● WRITTEN PROBLEM: Print the data exactly as it is given, please.

_____

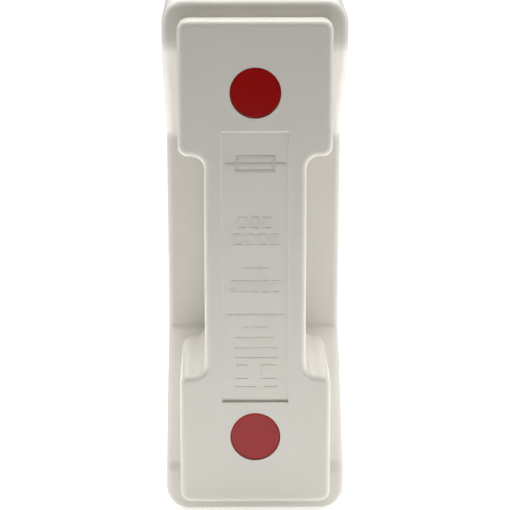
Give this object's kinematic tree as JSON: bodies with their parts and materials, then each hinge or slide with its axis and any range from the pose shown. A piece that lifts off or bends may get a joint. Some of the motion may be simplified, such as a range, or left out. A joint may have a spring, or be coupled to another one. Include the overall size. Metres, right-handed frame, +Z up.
{
  "type": "panel fuse holder",
  "caption": "Upright white moulded fuse holder: base tray, pull-out hood with a waisted grip and red screw plugs, and a bolted cartridge fuse-link inside.",
  "frame": {"origin": "centre of the flat rear mounting face", "axes": "+X across the width, front towards -Y, +Z up along the length"},
  "size_m": [0.0488, 0.088, 0.1406],
  "materials": {
    "white_moulding": "satin moulded",
    "base_white_moulding": "satin moulded",
    "label_white": "satin moulded",
    "red_plastic": "satin moulded",
    "tinned_copper": "tin plated copper",
    "zinc_steel": "zinc plated",
    "spring_steel": "bright",
    "brass_block": "machined",
    "plated_cap": "tin plated brass",
    "ceramic": "unglazed steatite",
    "silver_strip": "silver",
    "quartz_sand": "packed grains"
  },
  "bodies": {
    "base": {"base_moulding": "base_white_moulding", "contact_fixing_screws": "zinc_steel", "upper_fixed_contact": "tinned_copper", "upper_jaw_spring": "spring_steel", "upper_terminal_block": "brass_block", "lower_fixed_contact": "tinned_copper", "lower_jaw_spring": "spring_steel", "lower_terminal_block": "brass_block"},
    "carrier": {"carrier_moulding": "white_moulding", "label_plate": "label_white", "fuse_bolts": "zinc_steel", "plain_washers": "zinc_steel", "spring_washers": "spring_steel", "nuts": "zinc_steel", "fuse_barrel": "ceramic", "fuse_elements": "silver_strip", "quartz_filler": "quartz_sand", "upper_red_plug": "red_plastic", "upper_moving_contact": "tinned_copper", "upper_end_cap": "plated_cap", "upper_fuse_tag": "tinned_copper", "lower_red_plug": "red_plastic", "lower_moving_contact": "tinned_copper", "lower_end_cap": "plated_cap", "lower_fuse_tag": "tinned_copper"},
    "upper_clamp_pad": {"upper_clamp_pad": "zinc_steel"},
    "upper_clamp_screw": {"upper_clamp_screw": "zinc_steel"},
    "lower_clamp_pad": {"lower_clamp_pad": "zinc_steel"},
    "lower_clamp_screw": {"lower_clamp_screw": "zinc_steel"}
  },
  "joints": [
    {"name": "carrier_pull", "type": "slide", "parent": "base", "child": "carrier", "axis": [0, -1, 0], "range_m": [0, 0.06]},
    {"name": "upper_clamp_travel", "type": "slide", "parent": "base", "child": "upper_clamp_pad", "axis": [0, 1, 0], "range_m": [0, 0.0085]},
    {"name": "upper_clamp_turn", "type": "hinge", "parent": "upper_clamp_pad", "child": "upper_clamp_screw", "pos_m": [0, -0.026, 0.0585], "axis": [0, 1, 0], "range_deg": [0, 2448.1]},
    {"name": "lower_clamp_travel", "type": "slide", "parent": "base", "child": "lower_clamp_pad", "axis": [0, 1, 0], "range_m": [0, 0.0085]},
    {"name": "lower_clamp_turn", "type": "hinge", "parent": "lower_clamp_pad", "child": "lower_clamp_screw", "pos_m": [0, -0.026, -0.0585], "axis": [0, 1, 0], "range_deg": [0, 2448.1]}
  ],
  "couplings": [
    {"joint": "upper_clamp_turn", "follows": "upper_clamp_travel", "rad_per_m": 5026.5},
    {"joint": "lower_clamp_turn", "follows": "lower_clamp_travel", "rad_per_m": 5026.5}
  ]
}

_____

● SOLUTION FOR THIS EXERCISE:
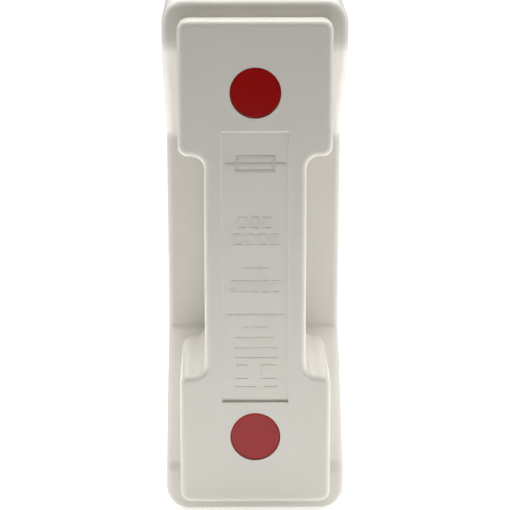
Give this object's kinematic tree as JSON: bodies with their parts and materials, then each hinge or slide with its axis and any range from the pose shown. A piece that lifts off or bends may get a joint. Some of the motion may be simplified, such as a range, or left out. A joint may have a spring, or be coupled to another one. Include the overall size. Metres, right-handed frame, +Z up.
{
  "type": "panel fuse holder",
  "caption": "Upright white moulded fuse holder: base tray, pull-out hood with a waisted grip and red screw plugs, and a bolted cartridge fuse-link inside.",
  "frame": {"origin": "centre of the flat rear mounting face", "axes": "+X across the width, front towards -Y, +Z up along the length"},
  "size_m": [0.0488, 0.088, 0.1406],
  "materials": {
    "white_moulding": "satin moulded",
    "base_white_moulding": "satin moulded",
    "label_white": "satin moulded",
    "red_plastic": "satin moulded",
    "tinned_copper": "tin plated copper",
    "zinc_steel": "zinc plated",
    "spring_steel": "bright",
    "brass_block": "machined",
    "plated_cap": "tin plated brass",
    "ceramic": "unglazed steatite",
    "silver_strip": "silver",
    "quartz_sand": "packed grains"
  },
  "bodies": {
    "base": {"base_moulding": "base_white_moulding", "contact_fixing_screws": "zinc_steel", "upper_fixed_contact": "tinned_copper", "upper_jaw_spring": "spring_steel", "upper_terminal_block": "brass_block", "lower_fixed_contact": "tinned_copper", "lower_jaw_spring": "spring_steel", "lower_terminal_block": "brass_block"},
    "carrier": {"carrier_moulding": "white_moulding", "label_plate": "label_white", "fuse_bolts": "zinc_steel", "plain_washers": "zinc_steel", "spring_washers": "spring_steel", "nuts": "zinc_steel", "fuse_barrel": "ceramic", "fuse_elements": "silver_strip", "quartz_filler": "quartz_sand", "upper_red_plug": "red_plastic", "upper_moving_contact": "tinned_copper", "upper_end_cap": "plated_cap", "upper_fuse_tag": "tinned_copper", "lower_red_plug": "red_plastic", "lower_moving_contact": "tinned_copper", "lower_end_cap": "plated_cap", "lower_fuse_tag": "tinned_copper"},
    "upper_clamp_pad": {"upper_clamp_pad": "zinc_steel"},
    "upper_clamp_screw": {"upper_clamp_screw": "zinc_steel"},
    "lower_clamp_pad": {"lower_clamp_pad": "zinc_steel"},
    "lower_clamp_screw": {"lower_clamp_screw": "zinc_steel"}
  },
  "joints": [
    {"name": "carrier_pull", "type": "slide", "parent": "base", "child": "carrier", "axis": [0, -1, 0], "range_m": [0, 0.06]},
    {"name": "upper_clamp_travel", "type": "slide", "parent": "base", "child": "upper_clamp_pad", "axis": [0, 1, 0], "range_m": [0, 0.0085]},
    {"name": "upper_clamp_turn", "type": "hinge", "parent": "upper_clamp_pad", "child": "upper_clamp_screw", "pos_m": [0, -0.026, 0.0585], "axis": [0, 1, 0], "range_deg": [0, 2448.1]},
    {"name": "lower_clamp_travel", "type": "slide", "parent": "base", "child": "lower_clamp_pad", "axis": [0, 1, 0], "range_m": [0, 0.0085]},
    {"name": "lower_clamp_turn", "type": "hinge", "parent": "lower_clamp_pad", "child": "lower_clamp_screw", "pos_m": [0, -0.026, -0.0585], "axis": [0, 1, 0], "range_deg": [0, 2448.1]}
  ],
  "couplings": [
    {"joint": "upper_clamp_turn", "follows": "upper_clamp_travel", "rad_per_m": 5026.5},
    {"joint": "lower_clamp_turn", "follows": "lower_clamp_travel", "rad_per_m": 5026.5}
  ]
}